**WHAT YOU NEED TO DO:** Type out the records that follow, exactly as given.

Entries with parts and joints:

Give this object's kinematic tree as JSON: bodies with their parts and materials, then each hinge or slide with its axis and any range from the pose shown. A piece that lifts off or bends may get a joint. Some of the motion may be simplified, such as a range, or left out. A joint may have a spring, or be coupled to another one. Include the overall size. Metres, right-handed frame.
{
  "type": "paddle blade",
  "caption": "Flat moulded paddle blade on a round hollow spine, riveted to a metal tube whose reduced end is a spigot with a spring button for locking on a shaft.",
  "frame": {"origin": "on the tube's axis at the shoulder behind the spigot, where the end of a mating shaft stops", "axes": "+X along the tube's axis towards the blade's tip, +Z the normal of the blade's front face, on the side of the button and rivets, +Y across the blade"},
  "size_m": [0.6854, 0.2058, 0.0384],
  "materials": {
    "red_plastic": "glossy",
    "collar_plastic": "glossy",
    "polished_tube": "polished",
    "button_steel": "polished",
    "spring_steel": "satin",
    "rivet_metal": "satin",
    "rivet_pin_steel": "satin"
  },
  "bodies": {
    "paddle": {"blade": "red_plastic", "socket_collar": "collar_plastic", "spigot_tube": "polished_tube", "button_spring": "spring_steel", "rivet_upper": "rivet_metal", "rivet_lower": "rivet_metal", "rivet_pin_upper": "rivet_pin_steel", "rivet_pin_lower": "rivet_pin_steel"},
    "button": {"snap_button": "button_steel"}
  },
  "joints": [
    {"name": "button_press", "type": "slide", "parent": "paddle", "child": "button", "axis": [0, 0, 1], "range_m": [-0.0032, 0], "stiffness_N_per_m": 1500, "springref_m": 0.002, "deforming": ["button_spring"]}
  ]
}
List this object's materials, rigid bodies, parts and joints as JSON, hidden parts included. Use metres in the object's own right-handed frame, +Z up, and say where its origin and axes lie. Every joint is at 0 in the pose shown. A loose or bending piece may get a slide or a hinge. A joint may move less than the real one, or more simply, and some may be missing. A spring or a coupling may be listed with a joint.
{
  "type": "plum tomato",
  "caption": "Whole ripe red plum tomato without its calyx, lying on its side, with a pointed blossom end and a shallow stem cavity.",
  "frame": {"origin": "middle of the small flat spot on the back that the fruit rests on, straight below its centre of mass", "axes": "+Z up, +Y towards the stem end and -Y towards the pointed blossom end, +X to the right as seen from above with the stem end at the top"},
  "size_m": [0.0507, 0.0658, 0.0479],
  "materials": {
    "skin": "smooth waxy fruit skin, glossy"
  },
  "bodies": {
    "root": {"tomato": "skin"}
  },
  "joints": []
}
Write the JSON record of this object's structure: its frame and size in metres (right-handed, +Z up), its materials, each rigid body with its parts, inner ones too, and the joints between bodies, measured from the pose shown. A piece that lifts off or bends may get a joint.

**COMPLETE OUTPUT:**
Give this object's kinematic tree as JSON: bodies with their parts and materials, then each hinge or slide with its axis and any range from the pose shown. A piece that lifts off or bends may get a joint. Some of the motion may be simplified, such as a range, or left out. A joint may have a spring, or be coupled to another one. Include the overall size. Metres, right-handed frame.
{
  "type": "paddle blade",
  "caption": "Flat moulded paddle blade on a round hollow spine, riveted to a metal tube whose reduced end is a spigot with a spring button for locking on a shaft.",
  "frame": {"origin": "on the tube's axis at the shoulder behind the spigot, where the end of a mating shaft stops", "axes": "+X along the tube's axis towards the blade's tip, +Z the normal of the blade's front face, on the side of the button and rivets, +Y across the blade"},
  "size_m": [0.6854, 0.2058, 0.0384],
  "materials": {
    "red_plastic": "glossy",
    "collar_plastic": "glossy",
    "polished_tube": "polished",
    "button_steel": "polished",
    "spring_steel": "satin",
    "rivet_metal": "satin",
    "rivet_pin_steel": "satin"
  },
  "bodies": {
    "paddle": {"blade": "red_plastic", "socket_collar": "collar_plastic", "spigot_tube": "polished_tube", "button_spring": "spring_steel", "rivet_upper": "rivet_metal", "rivet_lower": "rivet_metal", "rivet_pin_upper": "rivet_pin_steel", "rivet_pin_lower": "rivet_pin_steel"},
    "button": {"snap_button": "button_steel"}
  },
  "joints": [
    {"name": "button_press", "type": "slide", "parent": "paddle", "child": "button", "axis": [0, 0, 1], "range_m": [-0.0032, 0], "stiffness_N_per_m": 1500, "springref_m": 0.002, "deforming": ["button_spring"]}
  ]
}
List this object's materials, rigid bodies, parts and joints as JSON, hidden parts included. Use metres in the object's own right-handed frame, +Z up, and say where its origin and axes lie. Every joint is at 0 in the pose shown. A loose or bending piece may get a slide or a hinge. A joint may move less than the real one, or more simply, and some may be missing. A spring or a coupling may be listed with a joint.
{
  "type": "plum tomato",
  "caption": "Whole ripe red plum tomato without its calyx, lying on its side, with a pointed blossom end and a shallow stem cavity.",
  "frame": {"origin": "middle of the small flat spot on the back that the fruit rests on, straight below its centre of mass", "axes": "+Z up, +Y towards the stem end and -Y towards the pointed blossom end, +X to the right as seen from above with the stem end at the top"},
  "size_m": [0.0507, 0.0658, 0.0479],
  "materials": {
    "skin": "smooth waxy fruit skin, glossy"
  },
  "bodies": {
    "root": {"tomato": "skin"}
  },
  "joints": []
}
Write the JSON record of this object's structure: its frame and size in metres (right-handed, +Z up), its materials, each rigid body with its parts, inner ones too, and the joints between bodies, measured from the pose shown. A piece that lifts off or bends may get a joint.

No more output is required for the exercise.